Quality of Life: Near the end of June the 40,000 square foot recreation center will open. It has been designed as a regional recreation center and is a major part of the City’s sports tourism plan. The Richard Grey Recreation Center has baseball and softball fields. Currently, USCB plays its men’s baseball and women’s softball there and John Paul II plays its baseball there. The City also has an artificial turf football field that is also used for soccer. The entire park will be renovated for $6 million, and a walking trail will be added. The City recently opened a new dog park, new playground and covered basketball court. The traditional downtown area along Whyte Hardee Boulevard needs much work.

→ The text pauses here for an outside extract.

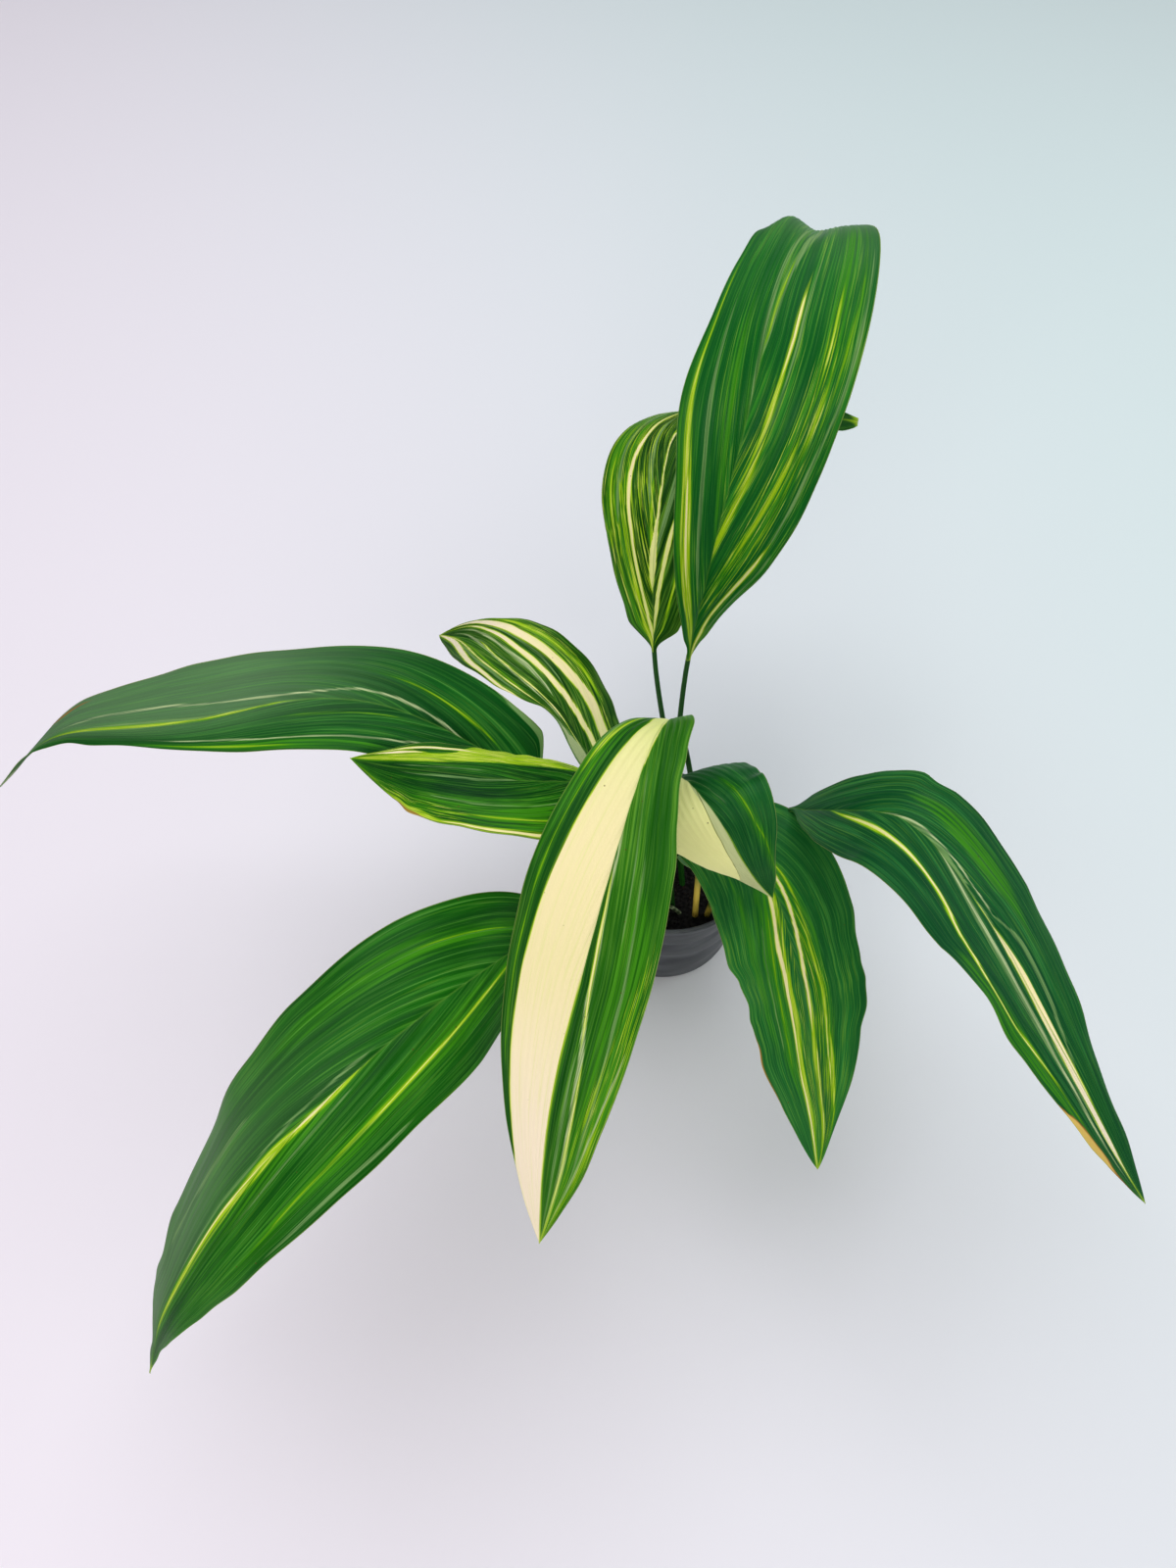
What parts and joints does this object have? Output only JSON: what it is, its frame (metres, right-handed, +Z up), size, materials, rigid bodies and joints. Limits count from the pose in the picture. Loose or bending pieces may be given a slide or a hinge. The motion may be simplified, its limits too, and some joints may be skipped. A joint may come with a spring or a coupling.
{
  "type": "potted cast iron plant",
  "caption": "Potted cast iron plant: broad pointed leaves with cream and lime stripes on thin stalks, growing from soil in a small round dark plastic nursery pot.",
  "frame": {"origin": "centre of the pot's flat base, on the surface it stands on", "axes": "+Z up, -Y towards the front view, +X to the right of the front view"},
  "size_m": [0.7933, 0.6585, 0.5823],
  "materials": {
    "pot": "soft moulded polyethylene with faint folds",
    "soil": "moist potting compost with bark pieces",
    "leaf": "leathery leaf, dark green with cream and lime stripes, semi-gloss",
    "dry_stalk": "dry cut leaf stalk"
  },
  "bodies": {
    "root": {"pot": "pot", "soil": "soil", "leaf_back_tall": "leaf", "leaf_back_arched": "leaf", "leaf_left_banded": "leaf", "leaf_left_long": "leaf", "leaf_left_short": "leaf", "leaf_front_broad": "leaf", "leaf_front_cream": "leaf", "leaf_right_small": "leaf", "leaf_front_right": "leaf", "leaf_right_long": "leaf", "old_stalk_stub": "dry_stalk"}
  },
  "joints": []
}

The City has a multi-year, multi-million dollar master plan with park spaces, benches, a library, an event space, museum and a veterans’ memorial.
Challenges: The City needs to address the problems along Whyte Hardee Boulevard. There are itinerant hotels where people who can’t afford apartments live and where homeless people when they have the money to stay. The City cannot ignore the undereducated and underserved people in the community. To begin to address these concerns, the City has partnered with Bluffton Self Help to prepare residents for GED, teach basic computer skills and find new jobs. The City began workforce training in the Public Works Building last year and has already graduated 20 to 25 people, and 10 have already gotten Commercial Driver Licenses Type A. While this is a good beginning, the region needs a workforce training center as a complement to the Technical College of the Lowcountry. The center should be agile to adapt to whatever skills may be need at a given time, i.e., welding, forklift operation, etc. On the City’s wish list is a 100,000 square foot training center adjacent to Hardeeville Commerce Park to address the needs of people within a 50-mile radius of Mile Exit 5. Roadways and transportation will be another challenge since 30,000 people in Hardeeville will put a lot of pressure on existing systems. SC 170 between 2462 and US 278 needs a $50 million improvement plan. The City must address workforce housing, especially with the potentially high demand for workers as development increases. Training will be key to preparing low-income people for those jobs. Once they have those jobs, they will be more able to afford housing. A key to addressing these challenges will be public/private partnerships with the Community Foundation of the Lowcountry, Bluffton Self Help, Volunteers in Medicine, Lowcountry Legal Aid and the YMCA.
The Mayor concluded by saying Hardeeville must not just be about building houses but be about building a community.